■ EXERCISE MATERIAL:
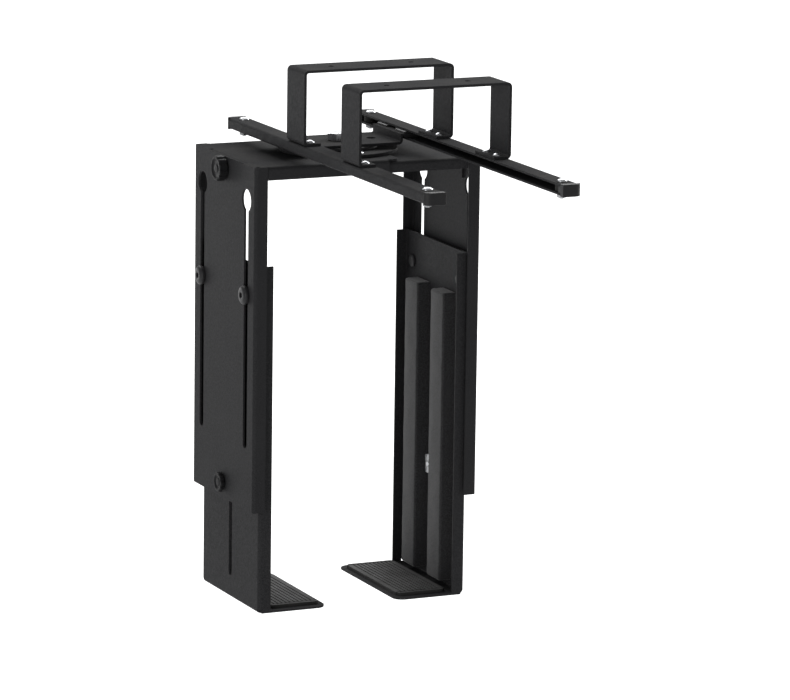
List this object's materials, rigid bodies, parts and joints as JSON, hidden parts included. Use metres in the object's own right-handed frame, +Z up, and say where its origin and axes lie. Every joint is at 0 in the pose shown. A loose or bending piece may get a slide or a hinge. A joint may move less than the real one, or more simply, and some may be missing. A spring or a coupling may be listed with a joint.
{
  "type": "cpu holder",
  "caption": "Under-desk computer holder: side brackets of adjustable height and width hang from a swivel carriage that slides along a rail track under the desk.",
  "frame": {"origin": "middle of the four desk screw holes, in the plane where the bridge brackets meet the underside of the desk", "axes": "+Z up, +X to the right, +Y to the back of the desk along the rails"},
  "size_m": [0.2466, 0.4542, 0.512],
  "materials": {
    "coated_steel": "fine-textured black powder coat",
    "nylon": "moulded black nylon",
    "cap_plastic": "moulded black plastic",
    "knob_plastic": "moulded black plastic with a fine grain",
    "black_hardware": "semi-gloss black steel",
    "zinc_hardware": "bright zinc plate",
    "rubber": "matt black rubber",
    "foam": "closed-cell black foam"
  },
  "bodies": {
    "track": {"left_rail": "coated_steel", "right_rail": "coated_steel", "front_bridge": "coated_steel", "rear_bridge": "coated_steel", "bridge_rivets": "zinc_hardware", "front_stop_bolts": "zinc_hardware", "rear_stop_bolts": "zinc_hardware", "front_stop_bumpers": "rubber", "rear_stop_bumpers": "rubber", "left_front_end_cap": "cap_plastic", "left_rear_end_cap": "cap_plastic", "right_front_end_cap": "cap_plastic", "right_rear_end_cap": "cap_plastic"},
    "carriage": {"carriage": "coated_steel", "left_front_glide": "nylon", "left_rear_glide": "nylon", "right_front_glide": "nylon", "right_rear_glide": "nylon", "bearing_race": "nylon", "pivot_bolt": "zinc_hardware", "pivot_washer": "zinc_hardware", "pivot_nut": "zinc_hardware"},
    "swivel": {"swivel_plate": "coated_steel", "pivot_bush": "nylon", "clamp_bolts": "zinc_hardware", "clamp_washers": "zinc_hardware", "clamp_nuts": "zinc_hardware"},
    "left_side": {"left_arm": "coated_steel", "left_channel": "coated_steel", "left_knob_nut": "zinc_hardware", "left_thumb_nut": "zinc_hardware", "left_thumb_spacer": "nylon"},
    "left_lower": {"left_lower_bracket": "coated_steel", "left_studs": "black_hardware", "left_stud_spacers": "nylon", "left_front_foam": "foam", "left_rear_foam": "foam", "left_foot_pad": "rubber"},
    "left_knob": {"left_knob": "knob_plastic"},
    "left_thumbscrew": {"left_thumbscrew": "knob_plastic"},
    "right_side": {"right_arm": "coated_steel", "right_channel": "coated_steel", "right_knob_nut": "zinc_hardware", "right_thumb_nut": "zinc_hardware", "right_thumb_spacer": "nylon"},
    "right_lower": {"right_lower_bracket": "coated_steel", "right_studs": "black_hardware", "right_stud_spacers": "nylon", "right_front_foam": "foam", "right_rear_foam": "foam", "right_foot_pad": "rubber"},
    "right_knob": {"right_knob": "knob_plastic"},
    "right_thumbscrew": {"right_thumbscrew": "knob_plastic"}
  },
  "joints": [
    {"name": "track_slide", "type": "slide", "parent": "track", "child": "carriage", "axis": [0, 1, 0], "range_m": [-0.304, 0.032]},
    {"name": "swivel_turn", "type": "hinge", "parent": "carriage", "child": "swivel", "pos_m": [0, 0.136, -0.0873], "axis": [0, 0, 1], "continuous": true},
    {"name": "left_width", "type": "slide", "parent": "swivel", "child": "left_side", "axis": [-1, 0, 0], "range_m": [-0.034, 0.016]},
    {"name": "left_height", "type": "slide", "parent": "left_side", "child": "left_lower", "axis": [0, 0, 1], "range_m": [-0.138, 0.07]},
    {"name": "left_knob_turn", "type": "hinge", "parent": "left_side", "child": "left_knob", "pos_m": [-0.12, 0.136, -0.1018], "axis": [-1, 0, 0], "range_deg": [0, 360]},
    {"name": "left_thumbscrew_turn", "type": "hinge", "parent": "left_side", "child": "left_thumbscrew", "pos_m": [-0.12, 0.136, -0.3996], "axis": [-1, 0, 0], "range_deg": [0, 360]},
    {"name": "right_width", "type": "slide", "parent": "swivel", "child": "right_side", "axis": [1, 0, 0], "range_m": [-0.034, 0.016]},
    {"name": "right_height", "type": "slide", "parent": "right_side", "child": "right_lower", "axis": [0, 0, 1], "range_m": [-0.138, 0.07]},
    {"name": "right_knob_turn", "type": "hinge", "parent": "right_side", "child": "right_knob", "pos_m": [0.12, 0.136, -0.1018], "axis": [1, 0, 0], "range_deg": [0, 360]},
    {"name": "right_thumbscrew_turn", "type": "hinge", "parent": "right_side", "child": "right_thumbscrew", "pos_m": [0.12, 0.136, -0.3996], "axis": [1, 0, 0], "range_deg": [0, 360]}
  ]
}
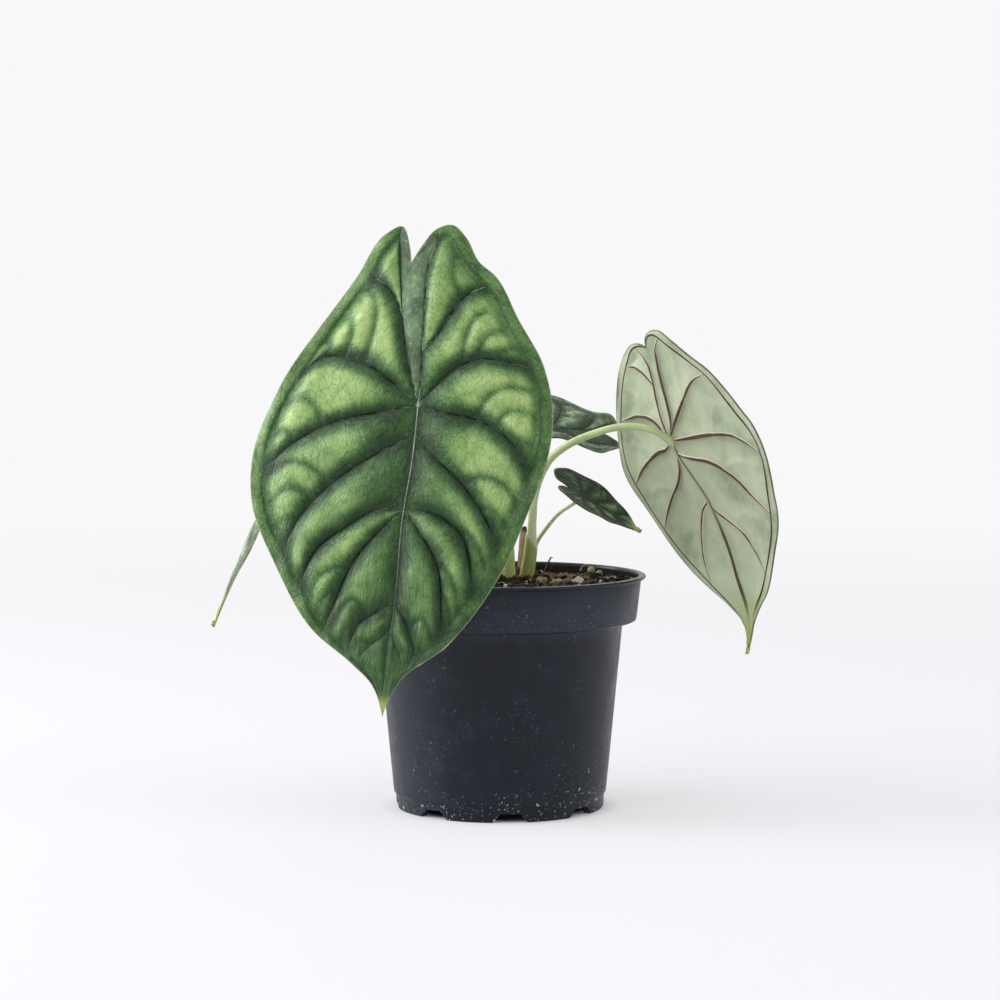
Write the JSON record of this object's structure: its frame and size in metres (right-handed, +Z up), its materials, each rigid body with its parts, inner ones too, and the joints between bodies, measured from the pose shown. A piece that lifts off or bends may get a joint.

■ REQUEST:
Repeat the data above exactly.

■ ANSWER TO THIS EXERCISE:
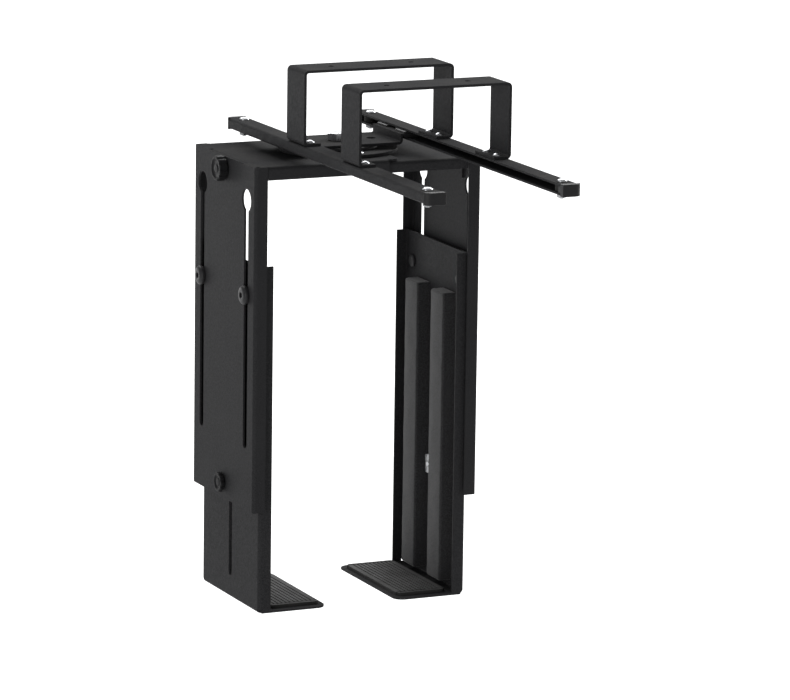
List this object's materials, rigid bodies, parts and joints as JSON, hidden parts included. Use metres in the object's own right-handed frame, +Z up, and say where its origin and axes lie. Every joint is at 0 in the pose shown. A loose or bending piece may get a slide or a hinge. A joint may move less than the real one, or more simply, and some may be missing. A spring or a coupling may be listed with a joint.
{
  "type": "cpu holder",
  "caption": "Under-desk computer holder: side brackets of adjustable height and width hang from a swivel carriage that slides along a rail track under the desk.",
  "frame": {"origin": "middle of the four desk screw holes, in the plane where the bridge brackets meet the underside of the desk", "axes": "+Z up, +X to the right, +Y to the back of the desk along the rails"},
  "size_m": [0.2466, 0.4542, 0.512],
  "materials": {
    "coated_steel": "fine-textured black powder coat",
    "nylon": "moulded black nylon",
    "cap_plastic": "moulded black plastic",
    "knob_plastic": "moulded black plastic with a fine grain",
    "black_hardware": "semi-gloss black steel",
    "zinc_hardware": "bright zinc plate",
    "rubber": "matt black rubber",
    "foam": "closed-cell black foam"
  },
  "bodies": {
    "track": {"left_rail": "coated_steel", "right_rail": "coated_steel", "front_bridge": "coated_steel", "rear_bridge": "coated_steel", "bridge_rivets": "zinc_hardware", "front_stop_bolts": "zinc_hardware", "rear_stop_bolts": "zinc_hardware", "front_stop_bumpers": "rubber", "rear_stop_bumpers": "rubber", "left_front_end_cap": "cap_plastic", "left_rear_end_cap": "cap_plastic", "right_front_end_cap": "cap_plastic", "right_rear_end_cap": "cap_plastic"},
    "carriage": {"carriage": "coated_steel", "left_front_glide": "nylon", "left_rear_glide": "nylon", "right_front_glide": "nylon", "right_rear_glide": "nylon", "bearing_race": "nylon", "pivot_bolt": "zinc_hardware", "pivot_washer": "zinc_hardware", "pivot_nut": "zinc_hardware"},
    "swivel": {"swivel_plate": "coated_steel", "pivot_bush": "nylon", "clamp_bolts": "zinc_hardware", "clamp_washers": "zinc_hardware", "clamp_nuts": "zinc_hardware"},
    "left_side": {"left_arm": "coated_steel", "left_channel": "coated_steel", "left_knob_nut": "zinc_hardware", "left_thumb_nut": "zinc_hardware", "left_thumb_spacer": "nylon"},
    "left_lower": {"left_lower_bracket": "coated_steel", "left_studs": "black_hardware", "left_stud_spacers": "nylon", "left_front_foam": "foam", "left_rear_foam": "foam", "left_foot_pad": "rubber"},
    "left_knob": {"left_knob": "knob_plastic"},
    "left_thumbscrew": {"left_thumbscrew": "knob_plastic"},
    "right_side": {"right_arm": "coated_steel", "right_channel": "coated_steel", "right_knob_nut": "zinc_hardware", "right_thumb_nut": "zinc_hardware", "right_thumb_spacer": "nylon"},
    "right_lower": {"right_lower_bracket": "coated_steel", "right_studs": "black_hardware", "right_stud_spacers": "nylon", "right_front_foam": "foam", "right_rear_foam": "foam", "right_foot_pad": "rubber"},
    "right_knob": {"right_knob": "knob_plastic"},
    "right_thumbscrew": {"right_thumbscrew": "knob_plastic"}
  },
  "joints": [
    {"name": "track_slide", "type": "slide", "parent": "track", "child": "carriage", "axis": [0, 1, 0], "range_m": [-0.304, 0.032]},
    {"name": "swivel_turn", "type": "hinge", "parent": "carriage", "child": "swivel", "pos_m": [0, 0.136, -0.0873], "axis": [0, 0, 1], "continuous": true},
    {"name": "left_width", "type": "slide", "parent": "swivel", "child": "left_side", "axis": [-1, 0, 0], "range_m": [-0.034, 0.016]},
    {"name": "left_height", "type": "slide", "parent": "left_side", "child": "left_lower", "axis": [0, 0, 1], "range_m": [-0.138, 0.07]},
    {"name": "left_knob_turn", "type": "hinge", "parent": "left_side", "child": "left_knob", "pos_m": [-0.12, 0.136, -0.1018], "axis": [-1, 0, 0], "range_deg": [0, 360]},
    {"name": "left_thumbscrew_turn", "type": "hinge", "parent": "left_side", "child": "left_thumbscrew", "pos_m": [-0.12, 0.136, -0.3996], "axis": [-1, 0, 0], "range_deg": [0, 360]},
    {"name": "right_width", "type": "slide", "parent": "swivel", "child": "right_side", "axis": [1, 0, 0], "range_m": [-0.034, 0.016]},
    {"name": "right_height", "type": "slide", "parent": "right_side", "child": "right_lower", "axis": [0, 0, 1], "range_m": [-0.138, 0.07]},
    {"name": "right_knob_turn", "type": "hinge", "parent": "right_side", "child": "right_knob", "pos_m": [0.12, 0.136, -0.1018], "axis": [1, 0, 0], "range_deg": [0, 360]},
    {"name": "right_thumbscrew_turn", "type": "hinge", "parent": "right_side", "child": "right_thumbscrew", "pos_m": [0.12, 0.136, -0.3996], "axis": [1, 0, 0], "range_deg": [0, 360]}
  ]
}
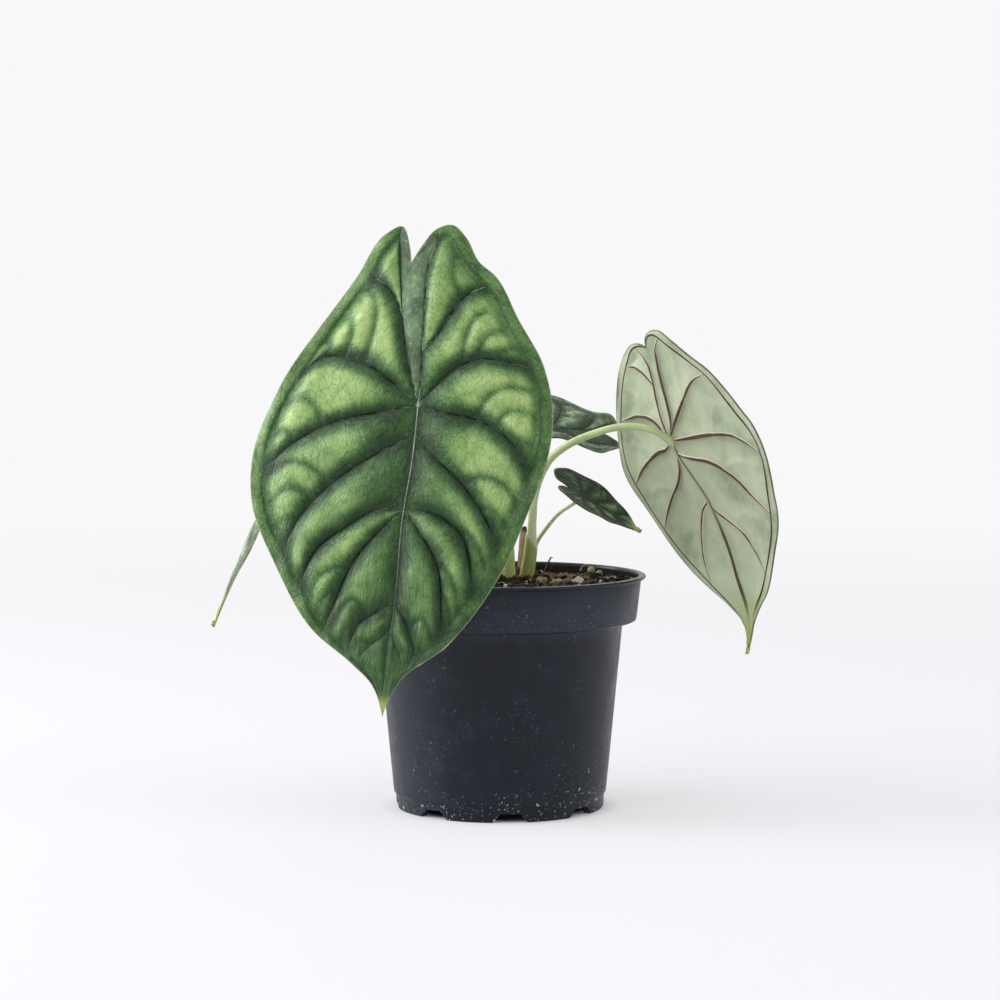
Write the JSON record of this object's structure: its frame and size in metres (right-handed, +Z up), its materials, each rigid body with its parts, inner ones too, and the joints between bodies, measured from the pose shown. A piece that lifts off or bends may get a joint.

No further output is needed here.